Nurina and Dave relayed their experience working together on this translation – jumping in and out of Pitjantjatjara and English for our benefit. Dave shared how the translators were reflecting on the biblical character of Joshua and his generation who entered the promised land. They all knew God, but they didn’t pass down the stories to the next generation, the translators said. And that generation grew up without all those stories of God.
Nurina is emphatic in her desire to work with this current generation of translators and teachers so they can pass the baton on to the next generation. They want to equip others so that they can preach God’s word and spread it out in the community. She says that “if the next generation grows up without these stories, it’s our generation’s fault.
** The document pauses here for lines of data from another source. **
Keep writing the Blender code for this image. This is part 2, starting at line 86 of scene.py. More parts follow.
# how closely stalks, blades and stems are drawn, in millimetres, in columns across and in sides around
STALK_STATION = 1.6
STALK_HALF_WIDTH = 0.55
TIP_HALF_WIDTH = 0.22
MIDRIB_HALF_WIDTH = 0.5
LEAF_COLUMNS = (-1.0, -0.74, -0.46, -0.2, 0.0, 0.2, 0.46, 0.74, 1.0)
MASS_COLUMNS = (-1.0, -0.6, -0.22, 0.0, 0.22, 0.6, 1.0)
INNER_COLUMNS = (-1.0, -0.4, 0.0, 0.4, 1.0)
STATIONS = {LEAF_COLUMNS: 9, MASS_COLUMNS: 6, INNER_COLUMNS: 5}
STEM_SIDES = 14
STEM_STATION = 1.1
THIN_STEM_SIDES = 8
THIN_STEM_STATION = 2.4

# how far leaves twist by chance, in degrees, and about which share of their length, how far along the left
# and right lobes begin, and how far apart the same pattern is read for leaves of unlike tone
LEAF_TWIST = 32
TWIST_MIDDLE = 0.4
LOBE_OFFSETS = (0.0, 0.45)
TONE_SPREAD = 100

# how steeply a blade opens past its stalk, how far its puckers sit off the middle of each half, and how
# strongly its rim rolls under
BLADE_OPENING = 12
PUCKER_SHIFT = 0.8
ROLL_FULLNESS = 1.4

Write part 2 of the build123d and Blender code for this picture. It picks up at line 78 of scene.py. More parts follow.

We’re responsible for passing these on.”
There is still only one complete Bible translation available for First Nations people.
Dave added that each of us as parents takes responsibility to teach our children the Bible. Nurina responded by saying that they felt a significant burden to make sure the word is translated and new leaders are supported. She expressed a struggle common to many Christian parents, about how their kids are always on their phones and how she wants them to engage in the Bible more.
One of Bible Society’s sponsors, Colin Lee, was able to share his own story with Nurina. His conviction is to ensure he shares a Bible story, sings a song and prays with his two-year-old daughter every night. Colin joined us on this trip because of his heart for children, supporting the concurrent production of the Pitjantjatjara Children’s Art Bible. One of the critical translators who recently passed away had a dream to help the younger children learn to read using Scripture stories and learn from the paintings that match them.
It is so easy for most of us to take for granted this joy of sharing the complete Bible with younger generations. Most of us can read the Bible in our mother tongue, and we have full access to all the Old Testament and New Testament Bible stories.
The great news is that the Pitjantjatjara New Testament and many Old Testament books of the Bible have been translated. They have also been recorded with language speakers reading the different characters portrayed in the New Testament, which is available on Google Play smartphone apps. The website aboriginalbibles.org.au is full of other partial Bible translations and audio recordings.
However, there is still only one complete Bible translation available for First Nations people: the Kriol version. This translation is derived from a ‘pidgin English’ that many speak in the North of Australia.
Four years ago, I rediscovered some family history I had heard of when I was very young. My late grandmother, a missionary to the Aboriginal people of Arnhem Land, had begun a translation of the Gospel of Mark into the Kunwinjku language in the 1930s. Since then, I have been visiting Indigenous sites and locations where our Bible Society translation work is going on. I started immersing myself in much of the beautiful culture.
I once lamented to one of our mission partners that I wish I had more ‘culture’ like the First Nations people. My family traditions seem to be mainly around BBQs, birthday parties and attempts to dance at weddings. My friend responded abruptly and chastised me. “That’s rubbish, Jono,” he said. “We all have our form of culture. And when we work with Aboriginal people, we grow in our culture.”
I have since found that by partnering with Indigenous peoples on projects they want to achieve and creating opportunities for other supporters to help by financing projects, we can learn and journey with them.
This was evident as we sat in the Pitjantjatjara Bible translation workshop with Sam and Dave, wrestling over a concept foreign to the locals: ‘wagons’. Sam asked, “What are these strong wagons? What would they be used for?” Some ladies thought the word meant ‘catapult’ or a fire-throwing trebuchet. Sam quickly started typing into his laptop and turned it around for the ladies to see a picture of … a horse-drawn chariot. There was a big “ooohhaaahh” around the table.
Dave said, “I’ve just made a note here that when we publish the Bible, we’re going to put a picture right here.” And he marks the place to insert a picture of an iron chariot into the Bible text – a place where that picture will be seen for generations to come when the entire Pitjantjatjara Bible is completed. What a special day that will be.
Jonathan Harris is Donor Care Representative for Bible Society Australia.